The record ends the same way it had started, with the following parts of “Shine On You Crazy Diamond”. The second part begins in a more worrying way than the first, which confirms the band’s will to drive us crazy. We had just ended a quiet ballad, and there we are, back in a thick fog again. We are pulled by the synths first, then the guitar. Both instruments mix oddly and we are constantly pushed forward by this aggressive bass. The whole calms down quickly then, and we get back in the sonorities and arrangements of the first part of the song which starts again where we had left it. It set place again to the same gloomy arpeggios leading this time to a groovy part led by the Rhodes and the bass, dotted with weird high-pitched… The whole set place little by little to the final part. When find back here the sound of the initial synths, some piano chords and an aquatic bass line support the quiet solo, immutable. We have the feeling everything run smoothly, according to plan, cold and efficient. The album closes on a major chord (the first?) for a hint of enthusiasm almost ironic.

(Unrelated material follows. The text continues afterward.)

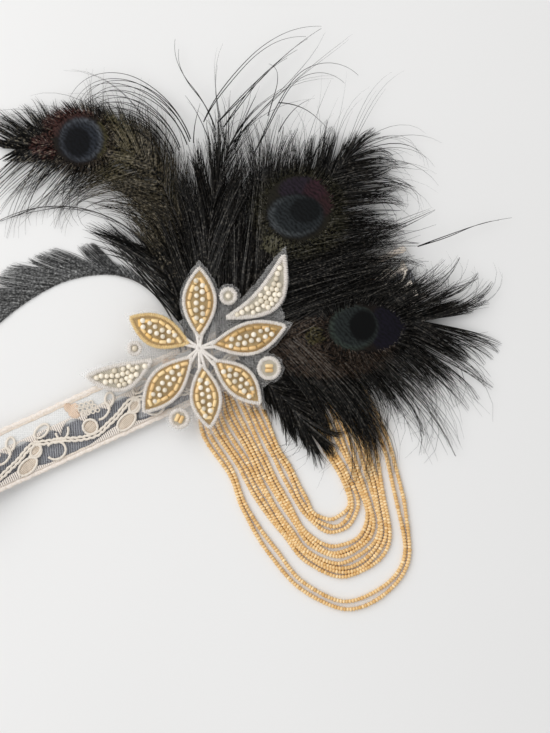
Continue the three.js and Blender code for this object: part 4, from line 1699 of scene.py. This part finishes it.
        def values(spot: np.ndarray, lock: np.ndarray, loose: float) -> list[np.ndarray]:
            many = len(spot)
            at = np.clip(read_at(row.at, spot) + rng.normal(0, 0.006, many) * loose, 0.01, 1.0)
            angle = read_at(row.angle, spot) + row.wander * (
                lean[lock, 0] * 3.2 + rng.normal(0, 1.6, many) * loose
            )
            bend = read_at(row.bend, spot) * 2 / 3 + row.wander * (
                lean[lock, 1] * 6 + rng.normal(0, 4, many) * loose
            )
            curl = row.curl + row.wander * (lean[lock, 2] * 14 + rng.normal(0, 16, many) * loose)
            reach = read_at(row.reach, spot) * self.length * (1 + 0.07 * lean[lock, 3])
            return [at, angle, bend, curl, reach]

        at, angle, bend, curl, reach = values(place, which, 1.0)
        reach *= 1.04 - row.fray * rng.uniform(0, 1, count) ** 1.3
        rise = rng.uniform(0.15, 1.25, count)
        tip = read_at(row.tip, place)
        path = self.paths(at, row.side, angle, bend, curl, reach, tip, rise, 10)
        at, angle, bend, curl, reach = values(centre, np.arange(locks), 0.0)
        heart = self.paths(
            at, row.side, angle, bend, curl, reach, read_at(row.tip, centre), np.full(locks, 0.7), 10
        )
        pull = (np.linspace(0, 1, 11) ** 2 * row.gather)[None, :, None]
        own = rng.uniform(0.6, 1.1, (count, 1, 1)) * pull
        path[..., :2] += (heart[which][..., :2] - path[..., :2]) * np.clip(own, 0, 1)
        tone = np.clip(rng.normal(0.4, 0.22, count) + lean[which, 3] * 0.12, 0, 1)
        self.grow(soup, path, rng.uniform(0.55, 1.1, count) * self.barb * row.thick, tone)


OVER_STRINGS = BEAD_SIZE + SEAT_GAP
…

This ends a very imaged and strong journey, spent almost too quickly and that we’ll soon do again. When listening to this masterpiece, we have the feeling of listening to pop-rock music while reading a classic of English or French literature. I’ll quickly speak about the technological and theoretical revolution this record means to modern music. This album is more than a simple record: it’s an epic that only you can live.